Recorded information ->
++++++++

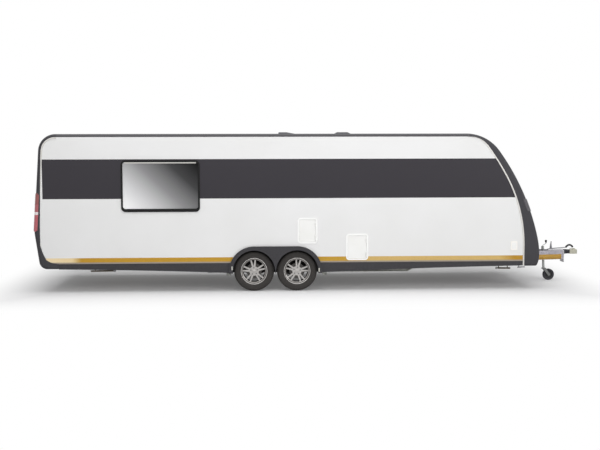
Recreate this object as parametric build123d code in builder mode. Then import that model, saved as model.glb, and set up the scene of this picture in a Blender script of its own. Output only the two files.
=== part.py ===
from build123d import *
import os
from math import acos, atan2, cos, degrees, hypot, radians, sin

# Twin-axle touring caravan, in millimetres.
# X runs forward to the coupling, Y to the left, Z up from the ground.
# The near side in the usual side view is the right side, at minus Y.

# Body shell, seen from the side
body_width = 2300
half_width = body_width / 2
roof_height = 2555
belly = 384
wall = 35
edge_width = 50
edge_radius = 42
overrun = 300
seat = 0.3

# Nose, four tangent arcs that start level at the roof; the last one turns back under
nose_start = 2382
nose_widest_height = 560
nose_height = roof_height - nose_widest_height
nose_shoulder_share = 0.34286
nose_shoulder_angle = 53.5
nose_slope_share = 1.89975
nose_slope_angle = 77.5
nose_under_radius = 360
nose_foot_radius = 40
nose_shoulder_radius = nose_shoulder_share * nose_height
nose_slope_radius = nose_slope_share * nose_height
nose_shoulder_drop = nose_shoulder_radius * (1 - cos(radians(nose_shoulder_angle)))
nose_slope_drop = nose_slope_radius * (
    cos(radians(nose_shoulder_angle)) - cos(radians(nose_slope_angle))
)
nose_chin_drop = nose_height - nose_shoulder_drop - nose_slope_drop
nose_chin_radius = nose_chin_drop / cos(radians(nose_slope_angle))
nose_arcs = [  # radius, angle from the vertical where the arc ends
    (nose_shoulder_radius, nose_shoulder_angle),
    (nose_slope_radius, nose_slope_angle),
    (nose_chin_radius, 90),
    (nose_under_radius, 180),
]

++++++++

Directive -> Give every line of the material again, exactly as it reads.

Reply to the task ->
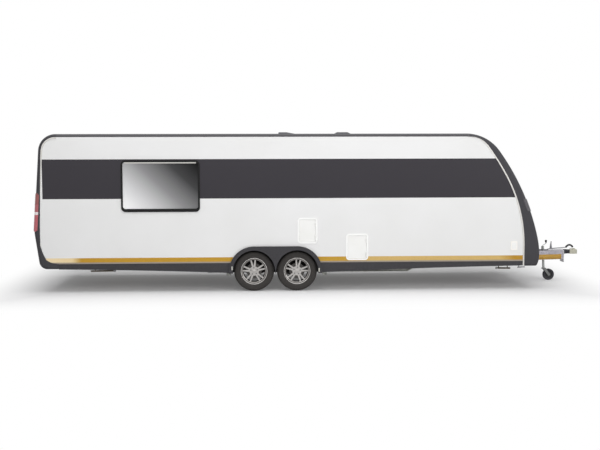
Recreate this object as parametric build123d code in builder mode. Then import that model, saved as model.glb, and set up the scene of this picture in a Blender script of its own. Output only the two files.
=== part.py ===
from build123d import *
import os
from math import acos, atan2, cos, degrees, hypot, radians, sin

# Twin-axle touring caravan, in millimetres.
# X runs forward to the coupling, Y to the left, Z up from the ground.
# The near side in the usual side view is the right side, at minus Y.

# Body shell, seen from the side
body_width = 2300
half_width = body_width / 2
roof_height = 2555
belly = 384
wall = 35
edge_width = 50
edge_radius = 42
overrun = 300
seat = 0.3

# Nose, four tangent arcs that start level at the roof; the last one turns back under
nose_start = 2382
nose_widest_height = 560
nose_height = roof_height - nose_widest_height
nose_shoulder_share = 0.34286
nose_shoulder_angle = 53.5
nose_slope_share = 1.89975
nose_slope_angle = 77.5
nose_under_radius = 360
nose_foot_radius = 40
nose_shoulder_radius = nose_shoulder_share * nose_height
nose_slope_radius = nose_slope_share * nose_height
nose_shoulder_drop = nose_shoulder_radius * (1 - cos(radians(nose_shoulder_angle)))
nose_slope_drop = nose_slope_radius * (
    cos(radians(nose_shoulder_angle)) - cos(radians(nose_slope_angle))
)
nose_chin_drop = nose_height - nose_shoulder_drop - nose_slope_drop
nose_chin_radius = nose_chin_drop / cos(radians(nose_slope_angle))
nose_arcs = [  # radius, angle from the vertical where the arc ends
    (nose_shoulder_radius, nose_shoulder_angle),
    (nose_slope_radius, nose_slope_angle),
    (nose_chin_radius, 90),
    (nose_under_radius, 180),
]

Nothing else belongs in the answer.